The Department for Education has refused to say what steps a minister who oversees academies while remaining a trustee of a controversial academy trust has taken to avoid conflicts of interest.
The decision to keep Lord Agnew’s conflict of interest agreement secret following a freedom of information request from Tes was branded an “absurd spectacle” by Labour shadow education secretary Angela Rayner.
Lord Agnew founded the Norfolk-based Inspiration Trust in 2012, and stood down as chairman when he became a schools minister in September 2017, but he remains a member and trustee.
His ministerial responsibilities include academies, multi-academy trusts and free schools.
When the peer was appointed, the DfE said he was “agreeing arrangements with the permanent secretary and Cabinet Office to ensure that processes are put in place to prevent any conflict of interest between his ministerial role and his charitable interests”.
Tes asked for a copy of these arrangements in October 2017. Under the Freedom of Information Act the DfE should have responded after 20 days.
Finally, after a delay of more than five months, the department said this month that it would not release the conflict of interest agreement because doing so “may invite external scrutiny”.
‘Absurd spectacle’
Ms Rayner said: “The Tories promised that they would run the ‘most transparent government ever’ but we now have the absurd spectacle of their unelected schools minister refusing to be transparent about his own transparency policy.”
She added: “With critical decisions about schools routinely being made by at the stroke of an appointed minister’s pen without any oversight by elected MPs, it begs the question as to what accountability there is.
“Even worse, there is bound to be the perception of a conflict when that minister is not only a Tory donor but is intimately involved in running the very academy chains he is meant to be supervising and sometimes choosing between.”
Lord Agnew declares his positions at the Inspiration Trust in his House of Lords register of interests and the government’s list of ministers’ interests. However, no information about how these conflicts of interests are managed has been published.
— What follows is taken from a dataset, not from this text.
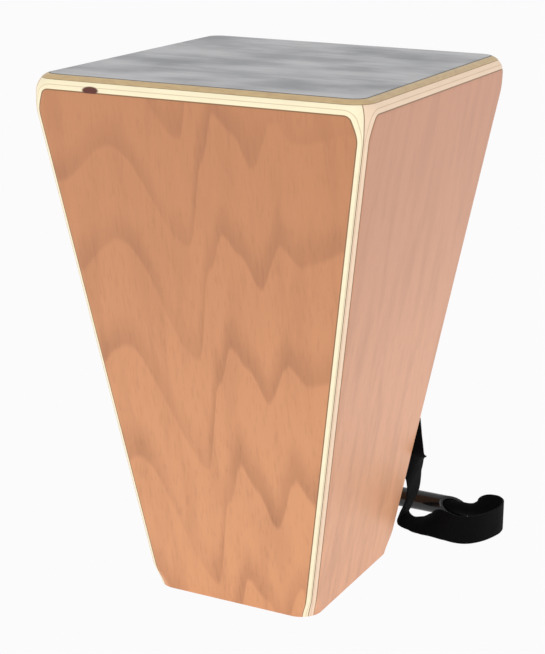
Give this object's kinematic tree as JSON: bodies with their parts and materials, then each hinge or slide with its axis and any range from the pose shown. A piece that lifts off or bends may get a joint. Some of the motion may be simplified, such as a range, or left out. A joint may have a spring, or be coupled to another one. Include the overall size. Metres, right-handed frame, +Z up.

Concerns about Lord Agnew’s simultaneous roles as a minister overseeing academies and an academy trustee have been raised in the House of Lords as recently as 25 April, when Labour peer Lord Watson of Invergowrie asked why Lord Agnew was allowed to continue to hold his positions at the Inspiration Trust.
In its response to the Tes freedom of information request, the DfE said that “releasing detailed information on the administrative process for handling the minister’s conflicts of interest may invite external scrutiny, which would distract from the effective operation of his office”.
It also refused to release the agreement because it said it contains information that was “provided to us in circumstances where there was an explicit or implied obligation of confidence”.
Tes has asked for the decision to withhold the information to be reviewed.